Robert Cialdini, Influence

People feel obliged to return value when value is given first. The most overused (and underused) of Cialdini's seven principles.

Reciprocity is the first of Robert Cialdini's seven principles of persuasion, from Influence (1984). The mechanism is simple: when someone gives you something — a gift, useful information, attention — you feel a low-grade obligation to give back. This obligation is unconscious, automatic, and surprisingly powerful.
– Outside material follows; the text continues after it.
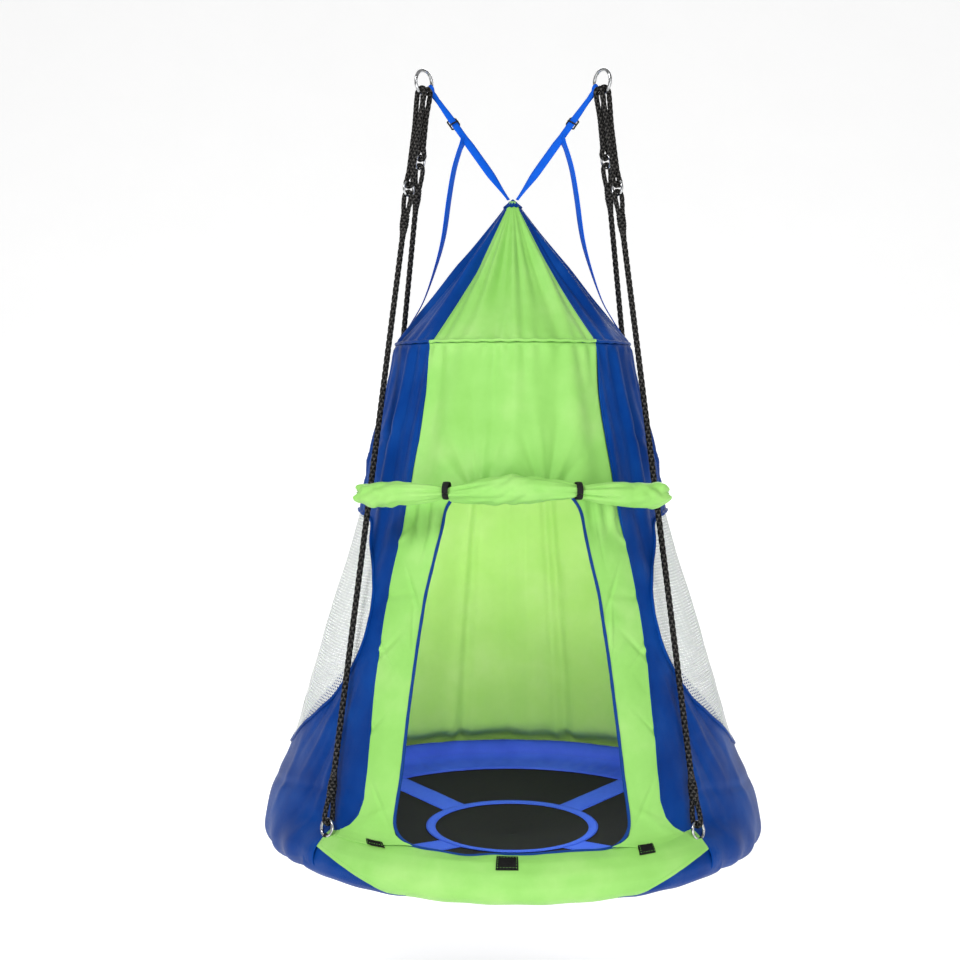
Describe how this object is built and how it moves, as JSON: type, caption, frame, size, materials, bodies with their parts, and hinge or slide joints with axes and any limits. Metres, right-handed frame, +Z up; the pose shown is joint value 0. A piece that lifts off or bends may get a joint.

In ads, Reciprocity shows up as the "give value first" play. Free guides, free trials, free shipping, useful content before the pitch.

How it shows up in DTC

  • Lead magnets — "Free 7-day workout plan" in exchange for an email
  • Free shipping as a default — the buyer feels they got something
  • Useful pre-sale content — a brand blog that answers buyer questions before pitching the product
  • Educational ads — the entire creative is teaching, with a soft CTA at the end

When it works

  • Cold traffic — the buyer hasn't committed to anything; a small gift opens the door
  • High-consideration categories — the buyer needs to trust the brand before buying; reciprocity builds that
  • Information products — the lead magnet is itself a sample of the product

When it backfires

  • Manipulative reciprocity — guilt-tripping or aggressive "you owe us" framing reads as desperate
  • Tiny gifts before big asks — "here's a 10% off coupon, now buy our $400 product" doesn't reciprocate enough
  • Over-used patterns — every brand has a lead magnet now; the well-trodden version of reciprocity has diminishing returns

DTC example

A skincare brand giving away a free "skincare audit" PDF in exchange for an email — that's reciprocity. The brand has given value (a useful resource) before asking for anything beyond an email.

The PDF itself does double duty: it builds reciprocity AND demonstrates the brand's expertise (which builds authority at the same time).